Directions: Write out every line of the material exactly as it appears.

=-=-=

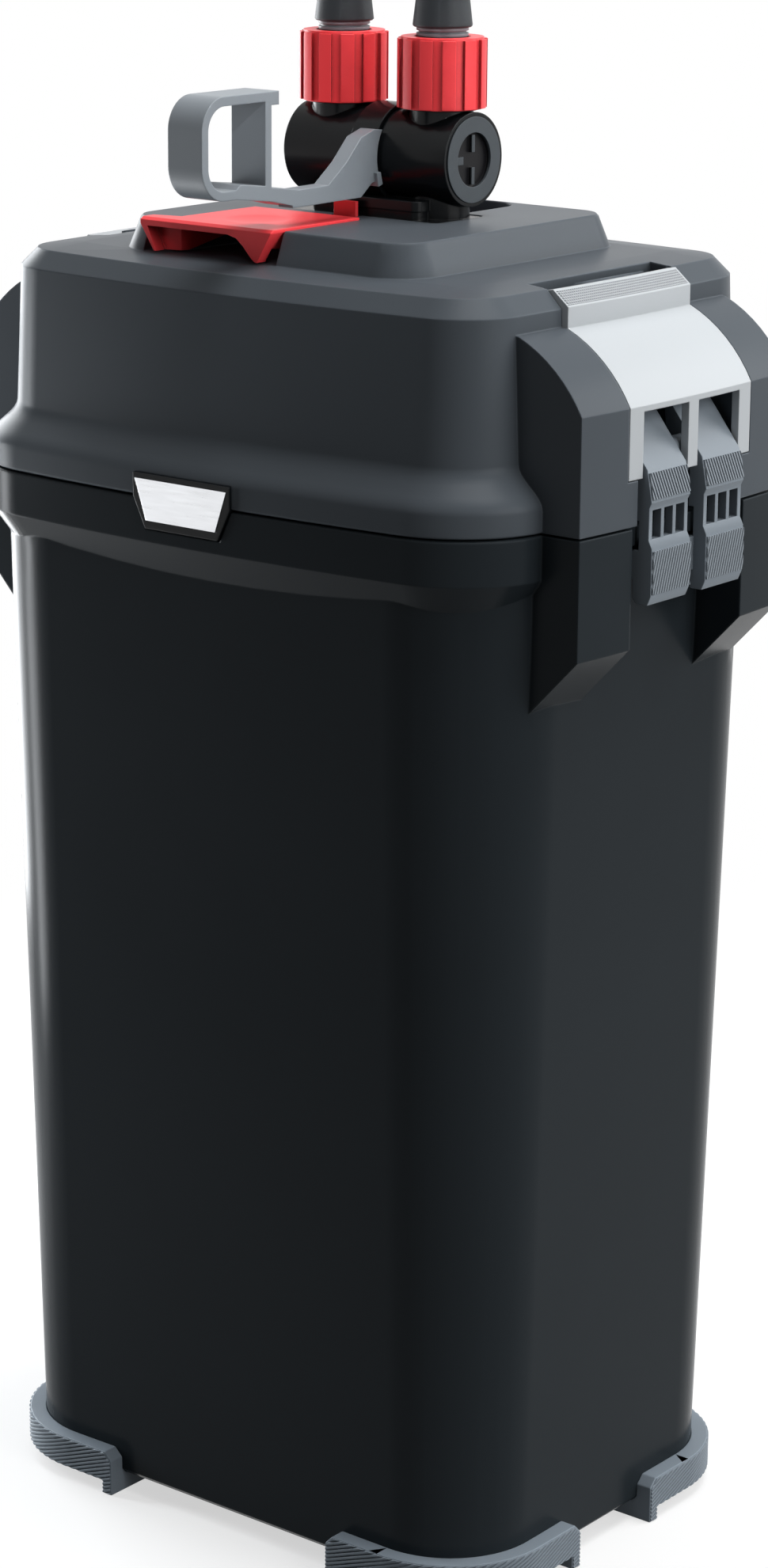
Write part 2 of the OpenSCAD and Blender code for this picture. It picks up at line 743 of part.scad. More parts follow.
module lid_cover() {
    inner = lid_draft - lid_wall;
    skin = concat(
        [[flange_out - 0.5, lid_low], [flange_out, lid_low + 0.5]],
        [for (i = [0 : flare_steps]) [flare(i / flare_steps), band_z + flare_h * i / flare_steps]],
        [[0, lid_wall_z], [-lid_chamfer, rim_z], [-lid_corner_r + 2, lid_top]]
    );
    cavity = [
        [inner, lid_low - OVER], [inner, flare_z], [-lid_wall, lid_wall_z - 1],
        [-lid_chamfer - 2.2, ceiling_z]
    ];
    plug_out = -can_wall - mouth_clear;
    plug = [
        [plug_out - 3.5, lid_low - plug_depth], [plug_out, lid_low - plug_depth],
        [plug_out, lid_low - 13], [plug_out - 1.6, lid_low - 13], [plug_out - 1.6, lid_low - 8],
        [plug_out, lid_low - 8], [plug_out, lid_low + STEP], [0.4, lid_low + STEP],
        [0.4, lid_low + lid_wall],
        [plug_out - 3.5, lid_low + lid_wall]
    ];
    color("#4a5158")
        difference() {
            union() {
                difference() {
                    lid_body(skin);
                    lid_body(cavity);
                }
                sweep(CAN, plug);
                platform_block();
                for (s = [-1, 1])
                    rod_z(s * port_x, valve_y, port_z - 6, ceiling_z + OVER, port_r + socket_wall);
                for (m = [0, 1])
                    mirror([m, 0, 0]) {
                        boss();
                        slot_floor();
                    }
            }
            for (m = [0, 1])
                mirror([m, 0, 0])
                    boss_cuts();
            base(base_hx, pocket_z, pocket_d + OVER, -0.5);
            rounded_block(-1.8, 30, pocket_z, 44.6, 39, pocket_d + OVER, 9);
            translate([0, 0, lid_top])
                linear_extrude(platform_h + OVER)
                    polygon(eject_plan(eject_gap, eject_front - 12));
            translate([eject_tab_x - eject_gap, eject_pin_y, lid_top])
                cube([eject_tab_w + 2 * eject_gap, base_front - eject_pin_y, platform_h + OVER]);
            rod_x(eject_neck - 4, eject_right + 4, eject_pin_y, eject_pin_z, eject_pin_r);
            socket_cuts();
            badge_notch(0);
            rod_y(gland_x, gland_wall_y - 12, gland_wall_y + 12, gland_z, gland_r + run_clear);
        }
}

module lid_seal() {
    out = -can_wall - mouth_clear;
    color("#111315")
        sweep(
            CAN,
            [
                [out - 1.6, lid_low - 13], [out + 0.1, lid_low - 12.4],
                [out + 0.1, lid_low - 8.6], [out - 1.6, lid_low - 8]
            ]
        );
}

// ---- Badge ----

badge_x = -4;
badge_face = plan_cy + lid_corner_r + bow_front + flange_out + 0.7;
badge_top = band_z + 0.4;
badge_bend = parting_z + 0.2;
badge_low = parting_z - 9.6;
badge_hx = 19.2;
badge_low_hx = 14.4;
badge_depth = 5;

function badge_outline(grow) = [
    [badge_x - badge_hx - grow, badge_top + grow], [badge_x - badge_hx - grow, badge_bend],
    [badge_x - badge_low_hx - grow, badge_low - grow], [badge_x + badge_low_hx + grow, badge_low - grow],
    [badge_x + badge_hx + grow, badge_bend], [badge_x + badge_hx + grow, badge_top + grow]
];
module facing(y0, y1) {
    translate([0, y1, 0])
        rotate([90, 0, 0])
            linear_extrude(y1 - y0)
                children();
}
module badge_notch(gap) {
    facing(-badge_face - 5, -badge_face + badge_depth + gap)
        polygon(badge_outline(gap));
}
module badge_bezel() {
    color("#101214")
        difference() {
            facing(-badge_face, -badge_face + badge_depth)
                polygon(badge_outline(0));
            facing(-badge_face - OVER, -badge_face + 1)
                polygon(badge_plate_outline());
        }
}
function badge_plate_outline() = [
    [badge_x - badge_hx + 1, badge_top - 1.6], [badge_x - badge_low_hx + 0.6, badge_low + 2.6],
    [badge_x + badge_low_hx - 0.6, badge_low + 2.6], [badge_x + badge_hx - 1, badge_top - 1.6]
];
module badge_plate() {
    color("#d9dbdd")
        facing(-badge_face - 0.3, -badge_face + 1)
            polygon(badge_plate_outline());
}

// ---- Cable gland ----

gland_x = -38;
gland_z = lid_low + 30;
gland_r = 6;
gland_wall_y = plan_cy + lid_corner_r + bow_front + 0.5;
module cable_gland() {
    flange_y = gland_wall_y + 0.8;
    tip_y = gland_wall_y + 9;
    color("#15181a")
        difference() {
            union() {
                rod_y(gland_x, gland_wall_y - 6, tip_y, gland_z, gland_r);
                translate([gland_x, flange_y, gland_z])
                    rotate([-90, 0, 0])
                        cylinder(h = 4, r = 9, $fn = 6);
            }
            rod_y(gland_x, gland_wall_y - 8, tip_y + 2, gland_z, cable_r);
        }
}

// ---- Motor ----

module motor_housing() {
    color("#22272b")
        difference() {
            rod_z(-motor_x, 0, motor_low, motor_top, motor_r);
            rod_z(-motor_x, 0, motor_low - OVER, motor_top - motor_crown, rotor_well_r);
            difference() {
                rod_z(-motor_x, 0, motor_low + 4, motor_top - motor_floor, stator_out);
                rod_z(-motor_x, 0, motor_low + 3, motor_top - motor_floor + 1, stator_in);
            }
            translate([-slot_root - motor_r, -motor_r, slot_low - 0.3])
                cube([motor_r + 0.3, 2 * motor_r, motor_floor]);
            for (i = [0 : 3])
                motor_screw_hole(i);
        }
}
function screw_at(i) = [-motor_x + 20.5 * cos(45 + 90 * i), 20.5 * sin(45 + 90 * i)];
module motor_screw_hole(i) {
    rod_z(screw_at(i)[0], screw_at(i)[1], motor_low - OVER, motor_low + 4, 1.2);
}
module motor_screw(i) {
    p = screw_at(i);
    color("#8d9398") {
        rod_z(p[0], p[1], motor_low - 2.5, motor_low + 3.8, 1.2);
        rod_z(p[0], p[1], motor_low - 4.3, motor_low - 2.5, 2.2);
    }
}
module motor_screw_1() { motor_screw(0); }
module motor_screw_2() { motor_screw(1); }
module motor_screw_3() { motor_screw(2); }
module motor_screw_4() { motor_screw(3); }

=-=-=

Problem solution:
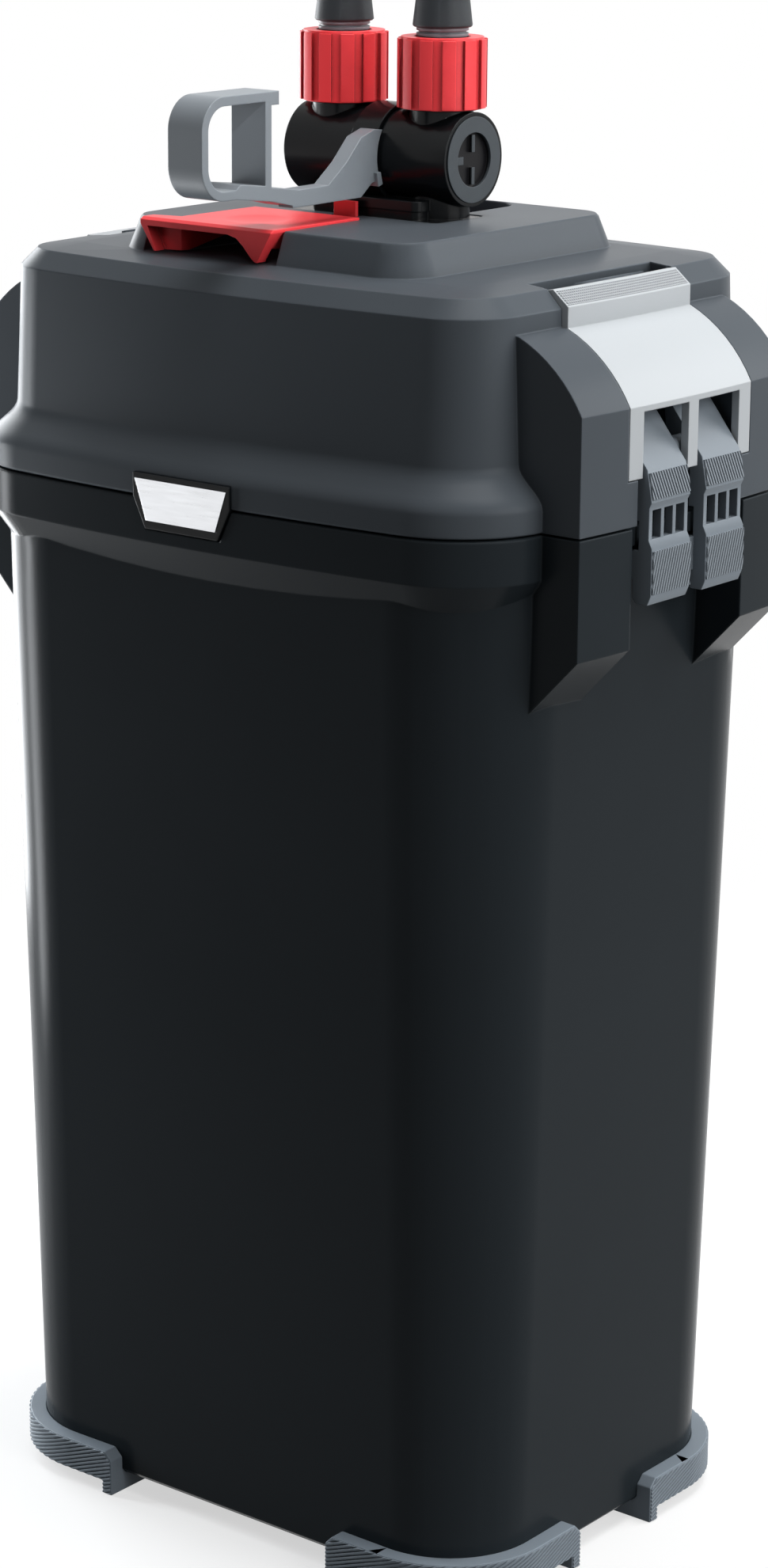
Write part 2 of the OpenSCAD and Blender code for this picture. It picks up at line 743 of part.scad. More parts follow.
module lid_cover() {
    inner = lid_draft - lid_wall;
    skin = concat(
        [[flange_out - 0.5, lid_low], [flange_out, lid_low + 0.5]],
        [for (i = [0 : flare_steps]) [flare(i / flare_steps), band_z + flare_h * i / flare_steps]],
        [[0, lid_wall_z], [-lid_chamfer, rim_z], [-lid_corner_r + 2, lid_top]]
    );
    cavity = [
        [inner, lid_low - OVER], [inner, flare_z], [-lid_wall, lid_wall_z - 1],
        [-lid_chamfer - 2.2, ceiling_z]
    ];
    plug_out = -can_wall - mouth_clear;
    plug = [
        [plug_out - 3.5, lid_low - plug_depth], [plug_out, lid_low - plug_depth],
        [plug_out, lid_low - 13], [plug_out - 1.6, lid_low - 13], [plug_out - 1.6, lid_low - 8],
        [plug_out, lid_low - 8], [plug_out, lid_low + STEP], [0.4, lid_low + STEP],
        [0.4, lid_low + lid_wall],
        [plug_out - 3.5, lid_low + lid_wall]
    ];
    color("#4a5158")
        difference() {
            union() {
                difference() {
                    lid_body(skin);
                    lid_body(cavity);
                }
                sweep(CAN, plug);
                platform_block();
                for (s = [-1, 1])
                    rod_z(s * port_x, valve_y, port_z - 6, ceiling_z + OVER, port_r + socket_wall);
                for (m = [0, 1])
                    mirror([m, 0, 0]) {
                        boss();
                        slot_floor();
                    }
            }
            for (m = [0, 1])
                mirror([m, 0, 0])
                    boss_cuts();
            base(base_hx, pocket_z, pocket_d + OVER, -0.5);
            rounded_block(-1.8, 30, pocket_z, 44.6, 39, pocket_d + OVER, 9);
            translate([0, 0, lid_top])
                linear_extrude(platform_h + OVER)
                    polygon(eject_plan(eject_gap, eject_front - 12));
            translate([eject_tab_x - eject_gap, eject_pin_y, lid_top])
                cube([eject_tab_w + 2 * eject_gap, base_front - eject_pin_y, platform_h + OVER]);
            rod_x(eject_neck - 4, eject_right + 4, eject_pin_y, eject_pin_z, eject_pin_r);
            socket_cuts();
            badge_notch(0);
            rod_y(gland_x, gland_wall_y - 12, gland_wall_y + 12, gland_z, gland_r + run_clear);
        }
}

module lid_seal() {
    out = -can_wall - mouth_clear;
    color("#111315")
        sweep(
            CAN,
            [
                [out - 1.6, lid_low - 13], [out + 0.1, lid_low - 12.4],
                [out + 0.1, lid_low - 8.6], [out - 1.6, lid_low - 8]
            ]
        );
}

// ---- Badge ----

badge_x = -4;
badge_face = plan_cy + lid_corner_r + bow_front + flange_out + 0.7;
badge_top = band_z + 0.4;
badge_bend = parting_z + 0.2;
badge_low = parting_z - 9.6;
badge_hx = 19.2;
badge_low_hx = 14.4;
badge_depth = 5;

function badge_outline(grow) = [
    [badge_x - badge_hx - grow, badge_top + grow], [badge_x - badge_hx - grow, badge_bend],
    [badge_x - badge_low_hx - grow, badge_low - grow], [badge_x + badge_low_hx + grow, badge_low - grow],
    [badge_x + badge_hx + grow, badge_bend], [badge_x + badge_hx + grow, badge_top + grow]
];
module facing(y0, y1) {
    translate([0, y1, 0])
        rotate([90, 0, 0])
            linear_extrude(y1 - y0)
                children();
}
module badge_notch(gap) {
    facing(-badge_face - 5, -badge_face + badge_depth + gap)
        polygon(badge_outline(gap));
}
module badge_bezel() {
    color("#101214")
        difference() {
            facing(-badge_face, -badge_face + badge_depth)
                polygon(badge_outline(0));
            facing(-badge_face - OVER, -badge_face + 1)
                polygon(badge_plate_outline());
        }
}
function badge_plate_outline() = [
    [badge_x - badge_hx + 1, badge_top - 1.6], [badge_x - badge_low_hx + 0.6, badge_low + 2.6],
    [badge_x + badge_low_hx - 0.6, badge_low + 2.6], [badge_x + badge_hx - 1, badge_top - 1.6]
];
module badge_plate() {
    color("#d9dbdd")
        facing(-badge_face - 0.3, -badge_face + 1)
            polygon(badge_plate_outline());
}

// ---- Cable gland ----

gland_x = -38;
gland_z = lid_low + 30;
gland_r = 6;
gland_wall_y = plan_cy + lid_corner_r + bow_front + 0.5;
module cable_gland() {
    flange_y = gland_wall_y + 0.8;
    tip_y = gland_wall_y + 9;
    color("#15181a")
        difference() {
            union() {
                rod_y(gland_x, gland_wall_y - 6, tip_y, gland_z, gland_r);
                translate([gland_x, flange_y, gland_z])
                    rotate([-90, 0, 0])
                        cylinder(h = 4, r = 9, $fn = 6);
            }
            rod_y(gland_x, gland_wall_y - 8, tip_y + 2, gland_z, cable_r);
        }
}

// ---- Motor ----

module motor_housing() {
    color("#22272b")
        difference() {
            rod_z(-motor_x, 0, motor_low, motor_top, motor_r);
            rod_z(-motor_x, 0, motor_low - OVER, motor_top - motor_crown, rotor_well_r);
            difference() {
                rod_z(-motor_x, 0, motor_low + 4, motor_top - motor_floor, stator_out);
                rod_z(-motor_x, 0, motor_low + 3, motor_top - motor_floor + 1, stator_in);
            }
            translate([-slot_root - motor_r, -motor_r, slot_low - 0.3])
                cube([motor_r + 0.3, 2 * motor_r, motor_floor]);
            for (i = [0 : 3])
                motor_screw_hole(i);
        }
}
function screw_at(i) = [-motor_x + 20.5 * cos(45 + 90 * i), 20.5 * sin(45 + 90 * i)];
module motor_screw_hole(i) {
    rod_z(screw_at(i)[0], screw_at(i)[1], motor_low - OVER, motor_low + 4, 1.2);
}
module motor_screw(i) {
    p = screw_at(i);
    color("#8d9398") {
        rod_z(p[0], p[1], motor_low - 2.5, motor_low + 3.8, 1.2);
        rod_z(p[0], p[1], motor_low - 4.3, motor_low - 2.5, 2.2);
    }
}
module motor_screw_1() { motor_screw(0); }
module motor_screw_2() { motor_screw(1); }
module motor_screw_3() { motor_screw(2); }
module motor_screw_4() { motor_screw(3); }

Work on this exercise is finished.